Dos Santos just really enjoys punches guys in the face, and he is really good at it. In his pro kickboxing career he went 18-0 with 18 KOs and 8 KOs in MMA. Power defines his boxing game, he is excellent at setting up power shots, isn't afraid to work the body and its a matter of "when" not "if" he lands that big punch.
The Brazilian brawler has just viscous hooks and upper cuts and Roy Nelson is the only UFC fighter to date to withstand his barrage of damage.
A UFC legend, B.J. Penn was born a fighter. Nicknamed the prodigy for his uncanny ability to learn the art of Brazilian Jiu Jitsu, upon entering MMA Penn showed a similar learning curve for the sweet science of boxing.
With naturally heavy hands and granite chin, Penn trained boxing with legendary Freddie Roach in the early 2000s who declared him the best boxer he'd seen in the UFC. Penn features a lighting quick jab that he uses to pulverize opponent's faces and strong right hand. He also has an excellent ability to slip punches and throw strong counters, as Matt Hughes learned in their most recent meeting.

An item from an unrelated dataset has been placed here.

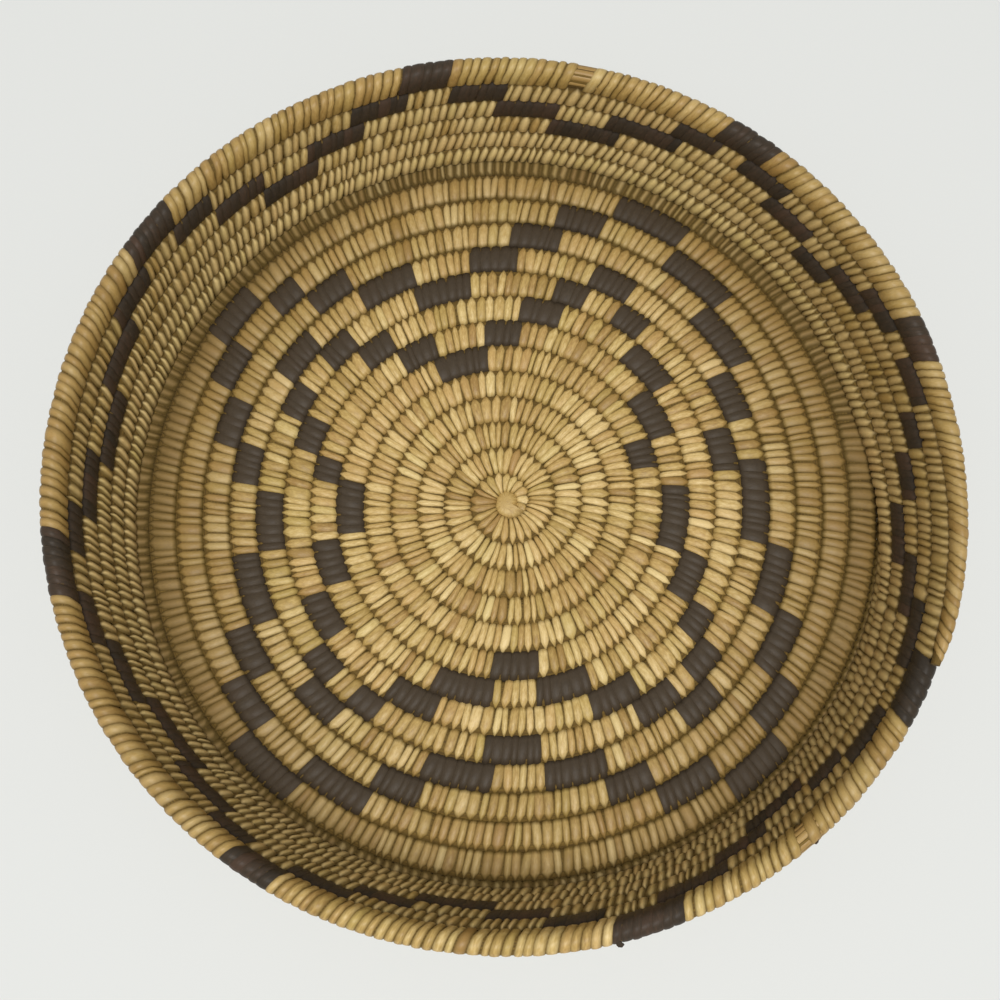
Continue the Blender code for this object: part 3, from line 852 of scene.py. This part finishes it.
# Each row: name, coil, which stitches, their path, their kind, and how the names of replaced nodes begin
lightKind, darkKind = (lightSplint, "light_splint"), (darkSplint, "dark_splint")
stitchPieces = [
    ("floorLightInner", floorCoil, ~onFloor & inner, plainPath, lightKind),
    ("floorLightOuter", floorCoil, ~onFloor & ~inner & ~edge, plainPath, lightKind),
    ("floorEdgeStitches", edgeCoil, edge, edgePath, lightKind),
    ("floorDarkStitches", floorCoil, onFloor, darkPath, darkKind),
    ("wallStartStitches", tipCoil, wholeTip, wallPath, lightKind),
    ("wallLightStitches", wallCoil, ~onWall & lower, wallPath, lightKind),
    ("wallDarkStitches", wallCoil, onWall & lower, darkWallPath, darkKind),
    ("upperLightStitches", wallCoil, ~onWall & upper, wallPath, lightKind, "upper_light"),
    ("upperDarkStitches", wallCoil, onWall & upper, darkWallPath, darkKind, "upper_dark"),
    ("underEndLightStitches", wallCoil, ~onWall & underEnd, widePath, lightKind),
    ("underEndDarkStitches", wallCoil, onWall & underEnd, darkWallPath, darkKind),
    ("rimLightStitches", rimCoil, ~onWall & rim & ~lost, rimPath, lightKind, "rim_light"),
    ("rimDarkStitches", rimCoil, onWall & rim, rimPath, darkKind, "rim_dark"),
]
for name, coil, chosen, path, kind, *starts in stitchPieces:
    piece = makeStitches(name, coil, chosen, path, *kind)
    for start in starts:
        replaceGroup(piece, start)
print("stitches made:", len(floorWays) + len(wallWays) + len(wholeTip) - lost.sum())

reedLook = {"radius": 0.0017, "depth": 0.0021, "around": 10, "steps": 9, "past": 1.0, "hue": 0.8, "age": 0.6,
            "dirt": 0.1, "mapStep": 7.0, "mapLength": 20}


def evenValues(points, **given):
    # A splint's values for a piece without stitches, 0 where none is given
    return {key: np.zeros(len(points)) + given.get(key, 0) for key in ("tone", "hue", "dirt", "dust", "age")}


def makeReeds(name, patch):
    # Straight tubes side by side along the coil, their axes on an oval just under the stitches
    look = reedLook
    first, last = patch["run"]
    way = np.linspace(rimWay(last + look["past"]), rimWay(first - look["past"]), look["steps"])
    axis, out, face = wallRail(way)[:3]
    seat = np.radians(patch["seats"])
    x, y = superOval(seat, wallHeight - 2 * look["depth"], tray["thickness"] - 2 * look["depth"])
    around, steps, count = look["around"], look["steps"], len(seat)
    turn = np.arange(around) / around * 2 * np.pi
    px = x[:, None, None] + look["radius"] * np.cos(turn)
    py = y[:, None, None] + look["radius"] * np.sin(turn)
    points = (axis[:, None] + px[..., None] * out[:, None] + py[..., None] * face[:, None]).reshape(-1, 3)
    uv = pairs(np.abs(turn / np.pi - 1) + np.arange(count)[:, None, None] * look["mapStep"],
               np.linspace(0, look["mapLength"], steps)[:, None])
    tones = np.repeat(np.array(patch["tones"]), steps * around)
    values = evenValues(points, tone=tones, hue=look["hue"], dirt=look["dirt"], age=look["age"])
    faces = tubeFaces(count, steps, around, True)
    return makePiece(name, points, faces, lightSplint, "foundation", uv, values)


for name, patch in lostPatches.items():
    makeReeds(name, patch)

# Broken splints that stand off the rim. Each stop gives the angle and, from the coil's surface, how far up
# and how far inwards the strip's middle lies, in millimetres.
looseSplints = {
    "brokenSplint": {"stops": [(310.1, -1.2, -2.2), (309.9, -1.6, -3.0), (309.7, -1.9, -3.5)],
                     "width": 0.0018, "tone": 0.9},
    "brokenDarkSplint": {"stops": [(283.9, -1.1, -2.6), (283.6, -1.4, -3.4), (283.4, -1.6, -3.8)],
                         "width": 0.0030, "tone": 0.4},
}
looseLook = {"rings": 12, "taper": 0.5, "shoulder": 0.7, "mapStep": 3}


def unit(ways):
    # Each way over its own length
    return ways / np.linalg.norm(ways, axis=1, keepdims=True)


def makeLooseSplint(name, look):
    # A ribbon: a flat six-sided section carried along a smooth path through the stops, narrower at its end
    rings, shoulder = looseLook["rings"], looseLook["shoulder"]
    stops = np.array(look["stops"])
    spot = np.linspace(0, len(stops) - 1, rings)
    fine = np.stack([np.interp(spot, np.arange(len(stops)), column) for column in stops.T], -1)
    fine[1:-1] = (fine[:-2] + 2 * fine[1:-1] + fine[2:]) / 4
    axis, out, face = wallRail(rimWay(fine[:, 0]))[:3]
    up = (wallHeight / 2 + fine[:, 1] * millimetre)[:, None]
    middle = axis + out * up + face * (fine[:, 2] * millimetre)[:, None]
    way = unit(np.gradient(middle, axis=0))
    side = unit(np.cross(way, out))
    top = np.cross(side, way)
    across = np.array([-1, -shoulder, shoulder, 1, shoulder, -shoulder]) * look["width"] / 2
    above = np.array([0, 1, 1, 0, -1, -1]) * stitchLooks["thick"] / 2
    taper = mix(1.0, looseLook["taper"], smooth(spot / spot[-1] * 2 - 1))[:, None, None]
    ring = middle[:, None] + side[:, None] * across[:, None] * taper + top[:, None] * above[:, None]
    points, six = ring.reshape(-1, 3), len(across)
    uv = pairs(np.linspace(0, 1, six), spot[:, None] * looseLook["mapStep"])
    values = evenValues(points, tone=look["tone"])
    return makePiece(name, points, tubeFaces(1, rings, six, True), *darkKind, uv, values)


for name, look in looseSplints.items():
    makeLooseSplint(name, look)
print("worn places made")

# The knot that the floor coil starts round
knotLook = {"turns": 48, "rings": 12, "shoulder": 0.6, "streaks": 4.0, "over": 10.0, "tone": 0.4,
            "soil": 0.1, "edgeSoil": 0.8}


def makeKnot():
    # A domed button as wide as the room inside the coil's first round, which grows with the turn. Over the
    # dome the radius is a power of a sine while the height falls as a cosine.
    look = knotLook
    rings, turns = look["rings"], look["turns"]
    fall = np.linspace(0, np.pi, rings)[1:-1]
    way = tray["floorStart"] + look["over"] + np.arange(turns) / turns * 360.0
    axis, out, _, size = floorRail(way)
    room = np.linalg.norm((axis - floorCentre)[:, :2], axis=1) - size * floorWidth / 2
    spread = np.sin(fall) ** look["shoulder"]
    above, below = coilHeight / 2, coilHeight / 2 * floorCoil["under"]
    height = floorAxis + np.cos(fall) * np.where(fall < np.pi / 2, above, below)
    ring = out * (room * spread[:, None])[..., None]
    ring = ring + np.array([0, 0, 1.0]) * height[:, None, None]
    top = floorCentre + [0, 0, floorAxis + above]
    foot = floorCentre + [0, 0, floorAxis - below]
    points = np.concatenate([(ring + floorCentre).reshape(-1, 3), [top, foot]])
    # Its rings run downwards, so the faces are turned
    faces = [np.roll(block[:, ::-1], 1, axis=1) for block in fanFaces(rings - 2, turns)]
    away, turn = fromCentre(points)
    uv = np.stack([np.abs(turn) / np.pi * look["streaks"], away / millimetre], -1)
    # Darker towards its edge
    soil = look["soil"] + look["edgeSoil"] * smooth(away / away.max() * 2 - 1)
    values = evenValues(points, tone=look["tone"], dirt=soil)
    return makePiece("startKnot", points, faces, lightSplint, "foundation", uv, values)


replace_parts(makeKnot(), "start_knot")

# Stage, light and camera. The tray's shadow shows on the stage's floor within the radius under.
stage = {
    "size": 6.0, "colour": (0.80, 0.81, 0.79, 1), "roughness": 0.9, "seen": (0.775, 0.785, 0.755, 1),
    "flat": 0.55, "under": 0.166, "underEdge": 200.0, "farFrom": 0.40, "farOver": 1.2,
    "worldStrength": 0.43, "world": (1.0, 1.0, 1.0, 1),
}


def seenRays(wire, clear):
    # 1 for rays that show the backdrop: from the camera clear of the tray, in gloss and through glass
    camera = wire.out("ShaderNodeLightPath")
    glossy = wire.out("ShaderNodeLightPath", output="Is Glossy Ray")
    through = wire.out("ShaderNodeLightPath", output="Is Transmission Ray")
    return (camera * clear + glossy + through).clamp()


def makeStage():
    # A plain pale floor. Clear of the tray it is partly self-lit to the camera, which keeps it even, and
    # wholly far away, so that it runs into the backdrop.
    mesh = bpy.data.meshes.new("stageFloor")
    s = stage["size"] / 2
    mesh.from_pydata([(-s, -s, 0), (s, -s, 0), (s, s, 0), (-s, s, 0)], [], [(0, 1, 2, 3)])
    material, shader, wire = startMaterial("stagePaper")
    shader.inputs["Base Color"].default_value = stage["colour"]
    shader.inputs["Roughness"].default_value = stage["roughness"]
    glow = wire.out("ShaderNodeEmission", Color=stage["seen"])
    away = wire.out("ShaderNodeVectorMath", {"operation": "LENGTH"}, output=1,
                    i0=wire.out("ShaderNodeTexCoord", output=3))
    clear = ((away - stage["under"]) * stage["underEdge"]).clamp()
    far = ((away - stage["farFrom"]) * (1 / stage["farOver"])).clamp()
    flat = far * (1 - stage["flat"]) + stage["flat"]
    both = wire.out("ShaderNodeMixShader", i0=seenRays(wire, clear) * flat,
                    i1=Wire(wire.tree, shader.outputs[0]), i2=glow)
    both.into(wire.tree.nodes["Material Output"], "Surface")
    mesh.materials.append(material)
    piece = addObject("stageFloor", mesh)


def makeWorld():
    # Even light from all sides, seen as a pale backdrop
    world = bpy.data.worlds.new("studio")
    world.use_nodes = True
    tree = world.node_tree
    wire = Wire(tree, None)
    lit = tree.nodes["Background"]
    lit.inputs["Color"].default_value = stage["world"]
    lit.inputs["Strength"].default_value = stage["worldStrength"]
    shown = wire.out("ShaderNodeBackground", Color=stage["seen"], Strength=1.0)
    both = wire.out("ShaderNodeMixShader", i0=seenRays(wire, 1.0), i1=Wire(tree, lit.outputs[0]), i2=shown)
    both.into(tree.nodes["World Output"], "Surface")
    bpy.context.scene.world = world


lamps = {
    "overhead": {"place": (0.12, -0.25, 1.5), "size": 0.5, "power": 7.5},
    "front": {"place": (-0.12, -0.50, 1.45), "size": 0.4, "power": 8.0},
}


def makeLamps():
    for name, look in lamps.items():
        lamp = bpy.data.lights.new(name, "AREA")
        lamp.shape = "DISK"
        lamp.size = look["size"]
        lamp.energy = look["power"]
        holder = addObject(name, lamp)
        holder.location = look["place"]
        aim = -np.array(look["place"])
        yaw = math.atan2(aim[0], -aim[1])
        pitch = math.atan2(math.hypot(aim[0], aim[1]), -aim[2])
        holder.rotation_euler = (pitch, 0, math.pi + yaw)


# The photograph's camera, fitted to the coil's seams: it looks down on the tray, tilted a little towards -Y
viewPoint = {"distance": 0.485, "tilt": 10.18, "scale": 2323.0, "shift": (6.2, 1.45), "seamHeight": 0.003,
             "picture": 1000.0, "sensor": 36.0, "nearest": 0.01}


def makeCamera():
    look = viewPoint
    camera = bpy.data.cameras.new("photoCamera")
    holder = addObject("photoCamera", camera)
    tilt = math.radians(look["tilt"])
    aim = np.array([*tray["floorCentre"], floorAxis + look["seamHeight"]])
    holder.location = aim + look["distance"] * np.array([0, -math.sin(tilt), math.cos(tilt)])
    holder.rotation_euler = (tilt, 0, 0)
    camera.sensor_width = look["sensor"]
    camera.lens = look["scale"] * look["distance"] / look["picture"] * look["sensor"]
    camera.shift_x = -look["shift"][0] / look["picture"]
    camera.shift_y = look["shift"][1] / look["picture"]
    camera.clip_start = look["nearest"]
    bpy.context.scene.camera = holder


makeStage()
makeWorld()
makeLamps()
makeCamera()
bpy.context.scene.view_settings.view_transform = "Standard"
print("stage, lamps and camera made")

Now Penn's boxing did finally look human when he was faced with the speed based in-and-out style of Frankie Edgar, but he was still able to land hard counters in their first fight and Edgar showed a strong chin in order to not be rocked.
What sets the UFC Middleweight Champion apart isn't his stiff jab, his right cross, devastating straight punches or his pinpoint accuracy. What really makes Anderson "The Spider" Silva the best boxer in the whole of MMA are his defensive abilities.
Silva has excellent footwork and can work circles around just about any striker. His head movement and ability to slip and counter is the best in all of MMA, with out question. Silva also has fought on the amateur and pro level of boxing in Brazil to great success. He has natural power to go with his speed and reach, making him just a nightmare to fight.
Silva has worked with legendary boxing coach Freddie Roach also, who considers Silva's boxing on par with the elite middleweight boxers.